Published: Agence France-Presse May 1, 2007
By Deborah Jones in Vancouver
The world’s oceans could rise by as much as seven meters in the far future if Greenland’s ice cap entirely melts because of global warming, climate scientists said Tuesday.
Glaciers on Greenland, the world’s most icy land mass, are now melting most quickly where they’re in contact with surrounding ocean, and ice in the high centre remains intact, said Garry Clarke, a professor at the University of British Columbia in this western Canadian city.
But if global warming causes the freezing level to move higher, the loss of ice would be worse than Greenland experienced in previous interglacial periods dating back hundreds of thousands of years.
“It would be the complete disappearance of the Greenland ice sheet,” Clarke told a meeting of scientists and journalists. “We still don’t know how quickly our rendezvous with this will occur.”
The scientists, whose research contributes to the Intergovernmental Panel on Climate Change, which will release another report in early May, said much research remains to be done because climate models on Arctic ice sheets are inadequate. Much of their data, they said, is obtained by two satellite tracking systems and gravitational physics.
The speakers are scientists with the Canadian Foundation for Climate and Atmospheric Sciences, which is composed of scientists from universities throughout Canada.

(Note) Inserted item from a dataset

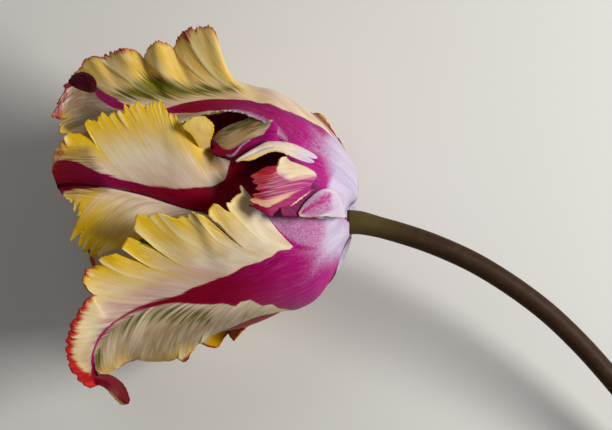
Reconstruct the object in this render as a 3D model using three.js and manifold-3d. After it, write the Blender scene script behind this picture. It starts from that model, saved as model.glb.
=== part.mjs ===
// Parrot tulip, one cut flower lying on a flat surface. Millimetres, +Z up.
// The bloom's axis lies along X at AXIS_HEIGHT: its tips point to -X and its stem leaves it to +X.
// Six tepals in two whorls of three, six stamens, a pistil and the stem are one closed solid each.
import * as THREE from 'three';
import Module from 'manifold-3d';

const wasm = await Module();
wasm.setup();

// ---- driving dimensions ----
const AXIS_HEIGHT = 39.5;
const CENTRE = [17.5, -49.5];
const BLADE = 0.7;
const STEM_RADIUS = 3.35;
const RECEPTACLE_RADIUS = 3.9;
const RECEPTACLE_FACE = 0.9;
const SEAT_GAP = 0.3;

// ---- cups: the curve that each whorl's tepals follow, as [step, distance along the axis, radius] ----
const CUP_UPPER = [
  [0, 0.5, 4.6], [3, -2, 10], [6, -1.5, 16.5], [9, 1.5, 22.5], [13, 8, 31], [17, 14, 36], [22, 22, 41],
  [30, 30, 43], [40, 40, 44], [60, 60, 44], [80, 80, 46], [95, 95, 49],
];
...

Canada will be the country most impacted by global warming, said the group chair Gordon McBean, a scientist and former federal government deputy minister. But the polar cryosphere --- Arctic ice -- is a focus of the entire international scientific community, said McBean, “because the potential for sea level rise exists primarily in the polar cryosphere.”
Shawn Marshall, a geographer from the University of Calgary, said “the state of our knowledge with large ice masses is not up to snuff. ... there’s a lot of uncertainty in the forecast.”
The research network researches rapid climate change on land and ocean; the impact of global warming on Northern Canada’s sea ice and glaciers; historic climate change; and the climate connections between the Arctic and other regions.
Their work, said Marshall, has a direct impact on predictions on flooding in low-lying countries, and on risk calculations such as how the United Kingdom should rebuild the barrier on the Thames River.
Several of the scientists expressed dismay with the recent announcement by Canada’s federal government that Canada will not try to reach the targets set by the Kyoto accord.
“It’s an absolute disgrace,” said Richard Peltier, lead investigator with the group and a physicist at the University of Toronto.
The group’s research costs about $1 million a year, said the scientists, and has come mostly from Canadian government research-funding agencies with additional money from several universities.
But the research group’s funding is due to run out in 2010, said McBean, and while the scientists have asked Canada’s federal government for a commitment for stable future funding, they have been waiting one year for an answer.
“We have no funds to start new initiatives,” he told the scientists and reporters.
Asked if international funding agencies will contribute for the cryosphere research, McBean replied angrily, “Other countries contribute a lot more to international science than Canada does. We claim to be a G8 country, and we should act like one.”